- _EXERCISE REQUIREMENTS_
Make an exact copy of the listing below.

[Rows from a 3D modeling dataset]
○ ○ ○ ○

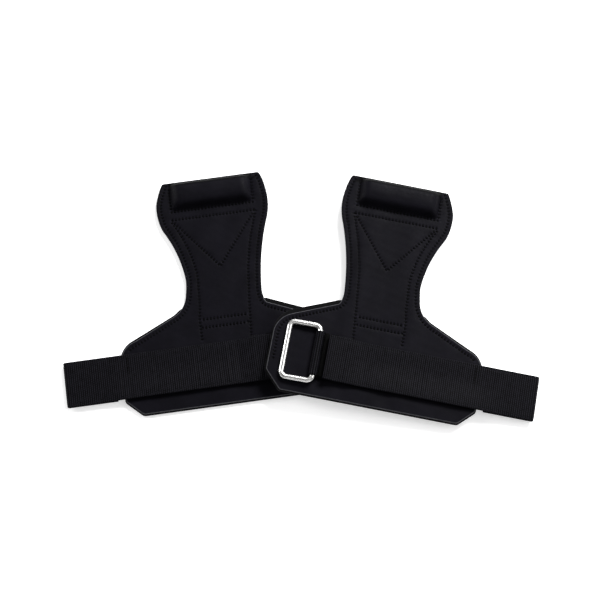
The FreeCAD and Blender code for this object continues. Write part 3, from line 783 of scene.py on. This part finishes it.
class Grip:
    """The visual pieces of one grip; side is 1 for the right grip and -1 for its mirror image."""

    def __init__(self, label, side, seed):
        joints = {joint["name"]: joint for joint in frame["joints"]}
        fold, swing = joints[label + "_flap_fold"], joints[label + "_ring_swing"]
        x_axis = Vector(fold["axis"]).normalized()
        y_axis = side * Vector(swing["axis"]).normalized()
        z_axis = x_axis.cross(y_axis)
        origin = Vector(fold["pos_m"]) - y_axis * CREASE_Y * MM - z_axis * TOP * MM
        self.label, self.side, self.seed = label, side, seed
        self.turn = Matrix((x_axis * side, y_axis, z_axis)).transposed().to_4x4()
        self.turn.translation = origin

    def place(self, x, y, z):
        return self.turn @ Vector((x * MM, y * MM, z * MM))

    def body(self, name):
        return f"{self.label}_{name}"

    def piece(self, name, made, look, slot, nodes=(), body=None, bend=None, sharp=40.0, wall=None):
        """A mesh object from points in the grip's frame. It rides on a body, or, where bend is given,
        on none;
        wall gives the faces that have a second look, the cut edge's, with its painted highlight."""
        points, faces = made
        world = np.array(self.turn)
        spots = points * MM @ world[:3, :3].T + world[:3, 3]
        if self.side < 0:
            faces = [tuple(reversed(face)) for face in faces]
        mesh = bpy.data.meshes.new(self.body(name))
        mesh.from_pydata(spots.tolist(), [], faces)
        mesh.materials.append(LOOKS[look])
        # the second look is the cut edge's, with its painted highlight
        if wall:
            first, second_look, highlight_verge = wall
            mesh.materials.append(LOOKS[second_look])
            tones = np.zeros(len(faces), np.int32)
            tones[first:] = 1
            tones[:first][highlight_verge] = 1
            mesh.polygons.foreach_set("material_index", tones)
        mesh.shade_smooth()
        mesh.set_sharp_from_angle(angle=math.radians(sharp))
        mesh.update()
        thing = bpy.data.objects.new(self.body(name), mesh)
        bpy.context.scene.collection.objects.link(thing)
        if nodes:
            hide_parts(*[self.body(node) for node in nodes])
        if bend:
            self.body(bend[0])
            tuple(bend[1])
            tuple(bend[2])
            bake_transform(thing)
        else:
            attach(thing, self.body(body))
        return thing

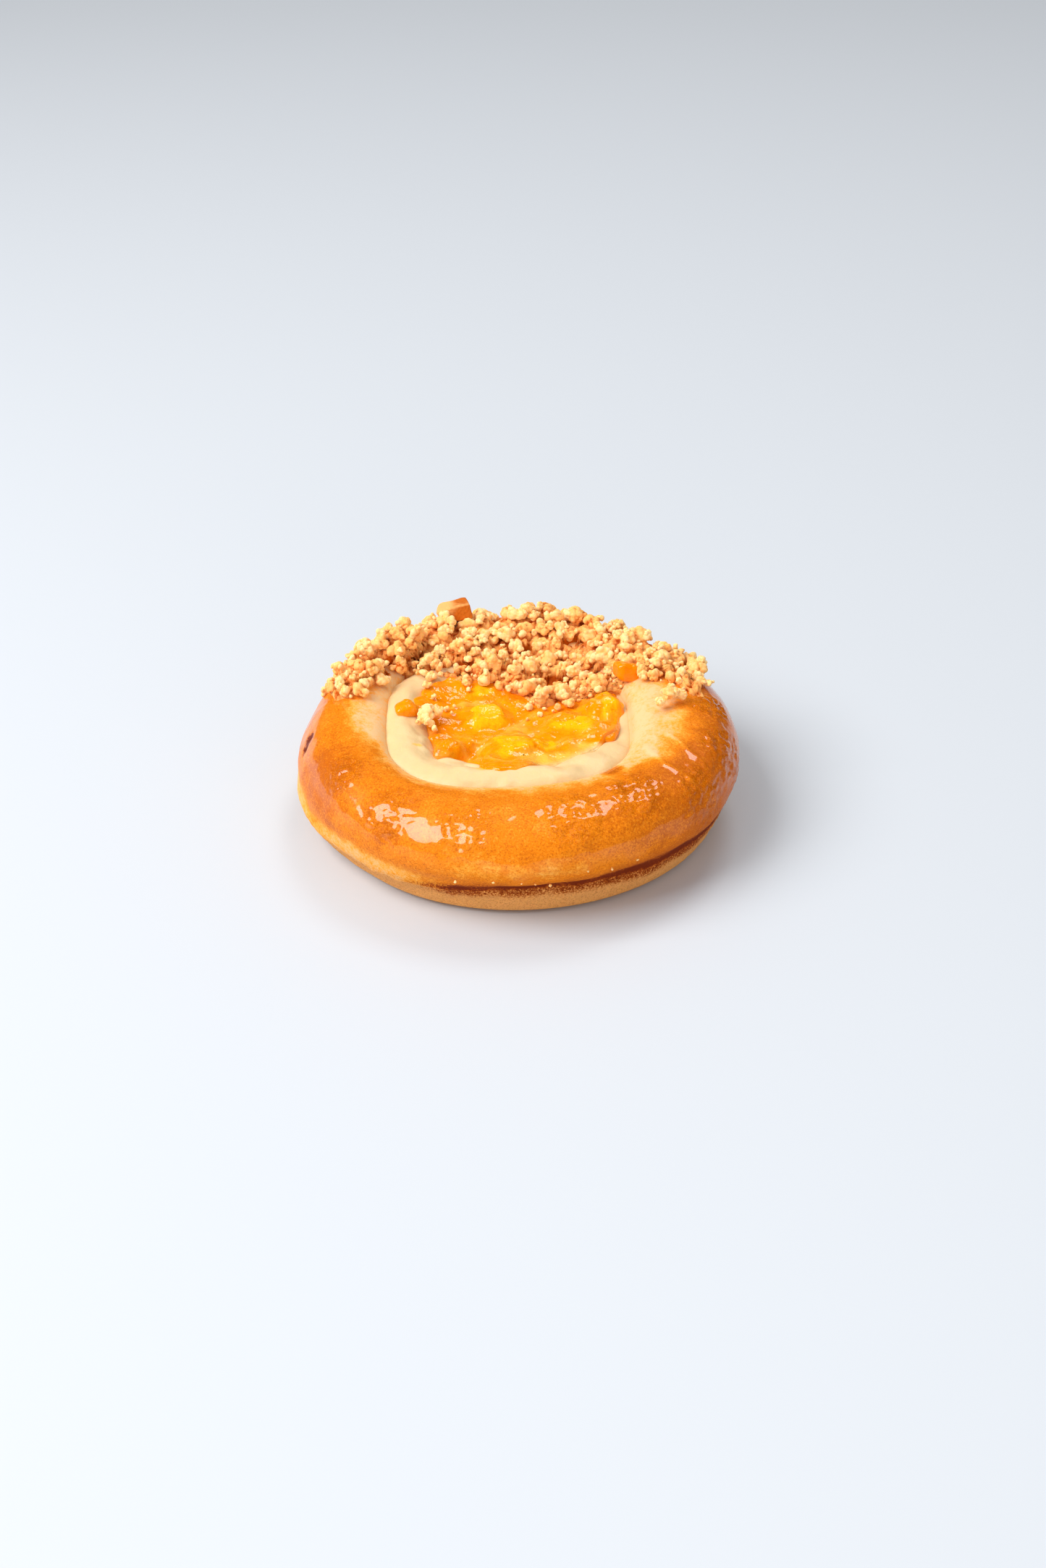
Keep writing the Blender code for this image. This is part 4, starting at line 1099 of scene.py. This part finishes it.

○ ○ ○ ○

- _OUTPUT_
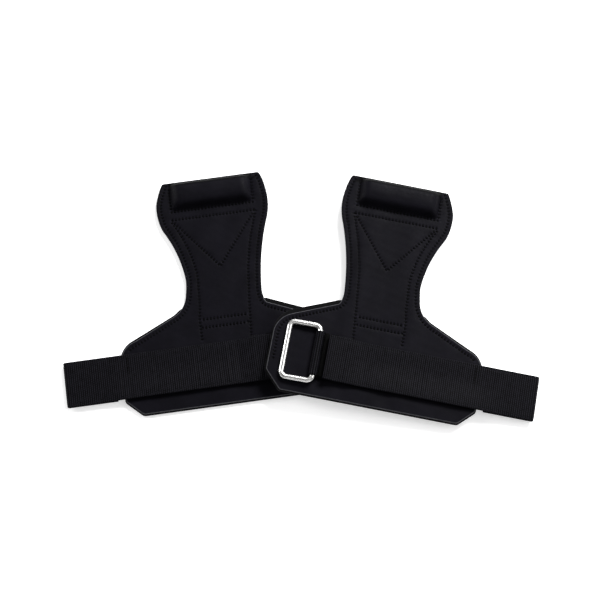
The FreeCAD and Blender code for this object continues. Write part 3, from line 783 of scene.py on. This part finishes it.
class Grip:
    """The visual pieces of one grip; side is 1 for the right grip and -1 for its mirror image."""

    def __init__(self, label, side, seed):
        joints = {joint["name"]: joint for joint in frame["joints"]}
        fold, swing = joints[label + "_flap_fold"], joints[label + "_ring_swing"]
        x_axis = Vector(fold["axis"]).normalized()
        y_axis = side * Vector(swing["axis"]).normalized()
        z_axis = x_axis.cross(y_axis)
        origin = Vector(fold["pos_m"]) - y_axis * CREASE_Y * MM - z_axis * TOP * MM
        self.label, self.side, self.seed = label, side, seed
        self.turn = Matrix((x_axis * side, y_axis, z_axis)).transposed().to_4x4()
        self.turn.translation = origin

    def place(self, x, y, z):
        return self.turn @ Vector((x * MM, y * MM, z * MM))

    def body(self, name):
        return f"{self.label}_{name}"

    def piece(self, name, made, look, slot, nodes=(), body=None, bend=None, sharp=40.0, wall=None):
        """A mesh object from points in the grip's frame. It rides on a body, or, where bend is given,
        on none;
        wall gives the faces that have a second look, the cut edge's, with its painted highlight."""
        points, faces = made
        world = np.array(self.turn)
        spots = points * MM @ world[:3, :3].T + world[:3, 3]
        if self.side < 0:
            faces = [tuple(reversed(face)) for face in faces]
        mesh = bpy.data.meshes.new(self.body(name))
        mesh.from_pydata(spots.tolist(), [], faces)
        mesh.materials.append(LOOKS[look])
        # the second look is the cut edge's, with its painted highlight
        if wall:
            first, second_look, highlight_verge = wall
            mesh.materials.append(LOOKS[second_look])
            tones = np.zeros(len(faces), np.int32)
            tones[first:] = 1
            tones[:first][highlight_verge] = 1
            mesh.polygons.foreach_set("material_index", tones)
        mesh.shade_smooth()
        mesh.set_sharp_from_angle(angle=math.radians(sharp))
        mesh.update()
        thing = bpy.data.objects.new(self.body(name), mesh)
        bpy.context.scene.collection.objects.link(thing)
        if nodes:
            hide_parts(*[self.body(node) for node in nodes])
        if bend:
            self.body(bend[0])
            tuple(bend[1])
            tuple(bend[2])
            bake_transform(thing)
        else:
            attach(thing, self.body(body))
        return thing

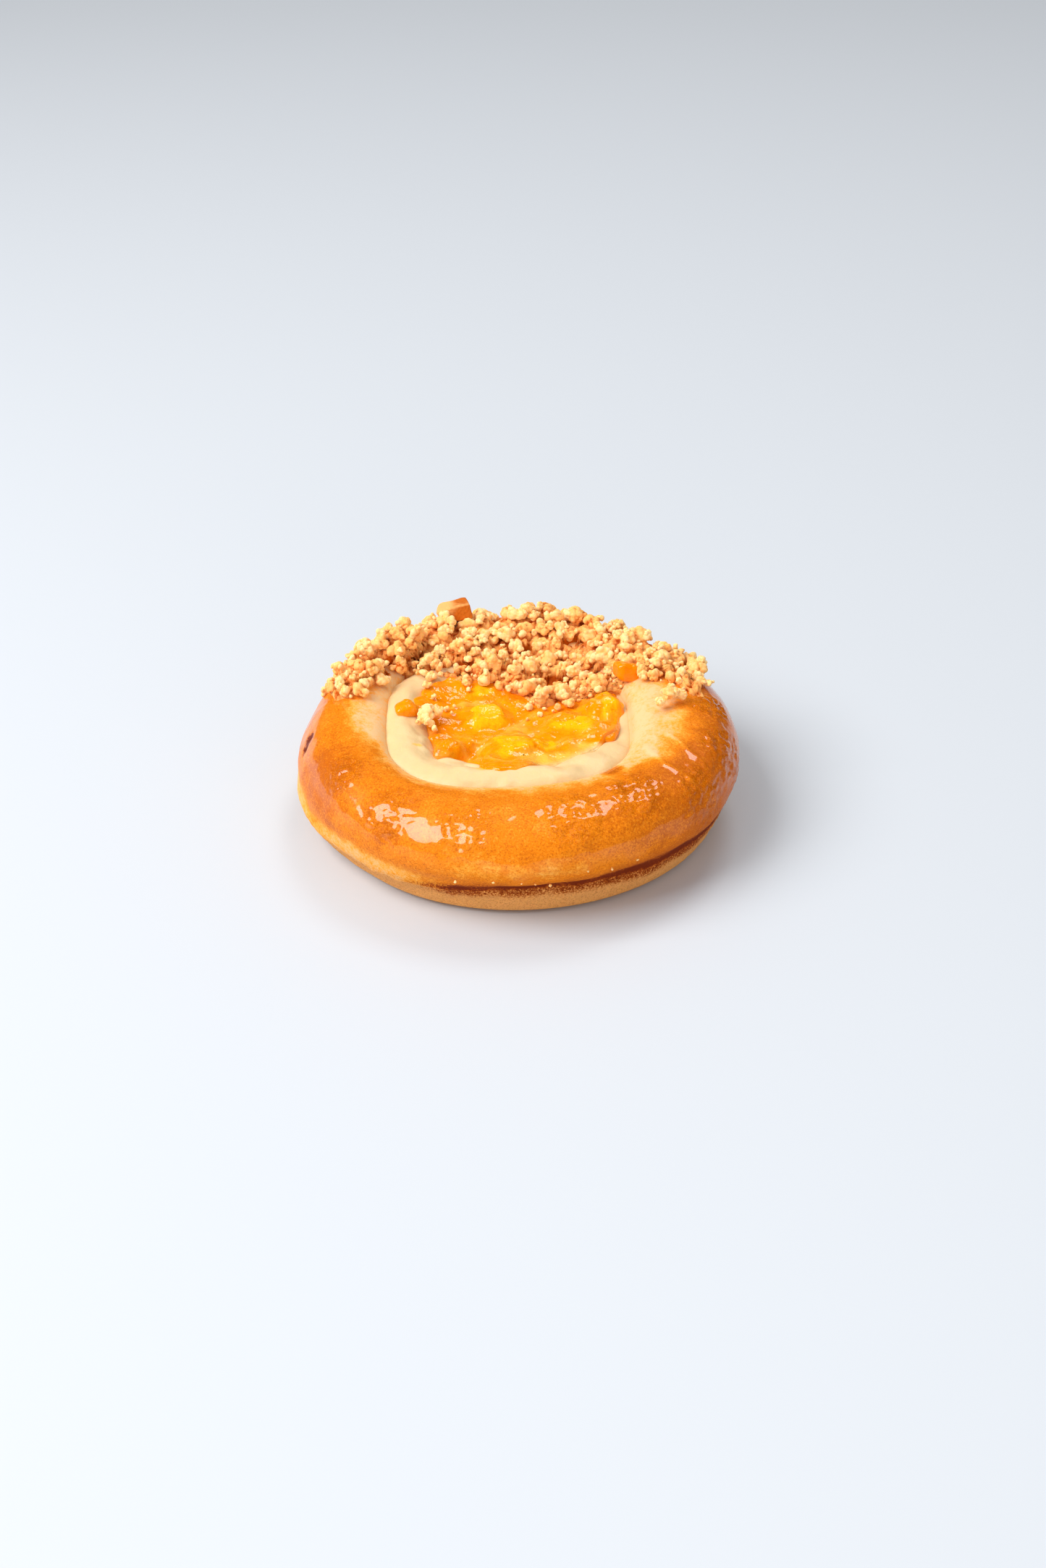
Keep writing the Blender code for this image. This is part 4, starting at line 1099 of scene.py. This part finishes it.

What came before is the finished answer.